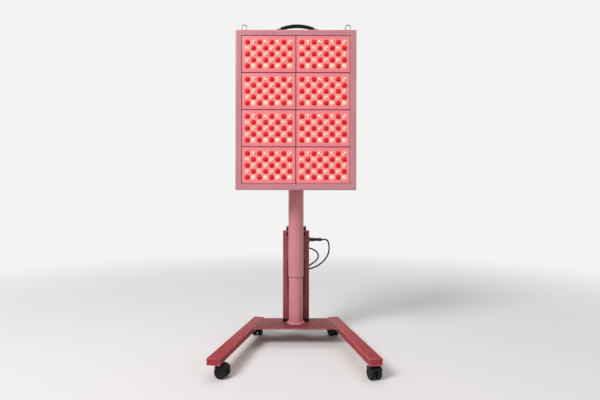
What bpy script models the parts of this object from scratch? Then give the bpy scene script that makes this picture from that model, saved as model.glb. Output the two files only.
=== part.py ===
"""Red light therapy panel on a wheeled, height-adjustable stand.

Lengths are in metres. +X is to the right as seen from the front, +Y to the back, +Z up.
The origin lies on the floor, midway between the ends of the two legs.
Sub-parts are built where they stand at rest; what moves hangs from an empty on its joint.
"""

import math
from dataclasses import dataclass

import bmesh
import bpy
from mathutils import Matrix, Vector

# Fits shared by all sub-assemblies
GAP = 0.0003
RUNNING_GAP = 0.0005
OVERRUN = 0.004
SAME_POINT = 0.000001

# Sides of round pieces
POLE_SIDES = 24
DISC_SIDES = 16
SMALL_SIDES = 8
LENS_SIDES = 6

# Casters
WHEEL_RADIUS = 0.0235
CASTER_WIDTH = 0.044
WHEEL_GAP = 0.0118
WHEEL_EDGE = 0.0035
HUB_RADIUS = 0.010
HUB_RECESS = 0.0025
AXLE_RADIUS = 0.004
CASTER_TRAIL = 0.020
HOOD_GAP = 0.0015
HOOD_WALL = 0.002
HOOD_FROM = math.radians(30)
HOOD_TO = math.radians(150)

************

• _GIVEN INSTRUCTION_
The whole listing above needs to be written out again exactly.

• _FULL RESPONSE_
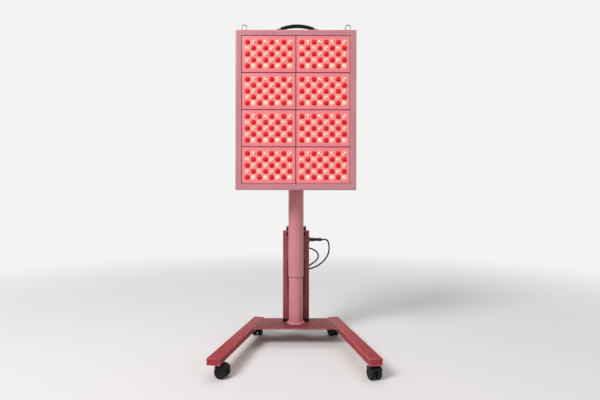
What bpy script models the parts of this object from scratch? Then give the bpy scene script that makes this picture from that model, saved as model.glb. Output the two files only.
=== part.py ===
"""Red light therapy panel on a wheeled, height-adjustable stand.

Lengths are in metres. +X is to the right as seen from the front, +Y to the back, +Z up.
The origin lies on the floor, midway between the ends of the two legs.
Sub-parts are built where they stand at rest; what moves hangs from an empty on its joint.
"""

import math
from dataclasses import dataclass

import bmesh
import bpy
from mathutils import Matrix, Vector

# Fits shared by all sub-assemblies
GAP = 0.0003
RUNNING_GAP = 0.0005
OVERRUN = 0.004
SAME_POINT = 0.000001

# Sides of round pieces
POLE_SIDES = 24
DISC_SIDES = 16
SMALL_SIDES = 8
LENS_SIDES = 6

# Casters
WHEEL_RADIUS = 0.0235
CASTER_WIDTH = 0.044
WHEEL_GAP = 0.0118
WHEEL_EDGE = 0.0035
HUB_RADIUS = 0.010
HUB_RECESS = 0.0025
AXLE_RADIUS = 0.004
CASTER_TRAIL = 0.020
HOOD_GAP = 0.0015
HOOD_WALL = 0.002
HOOD_FROM = math.radians(30)
HOOD_TO = math.radians(150)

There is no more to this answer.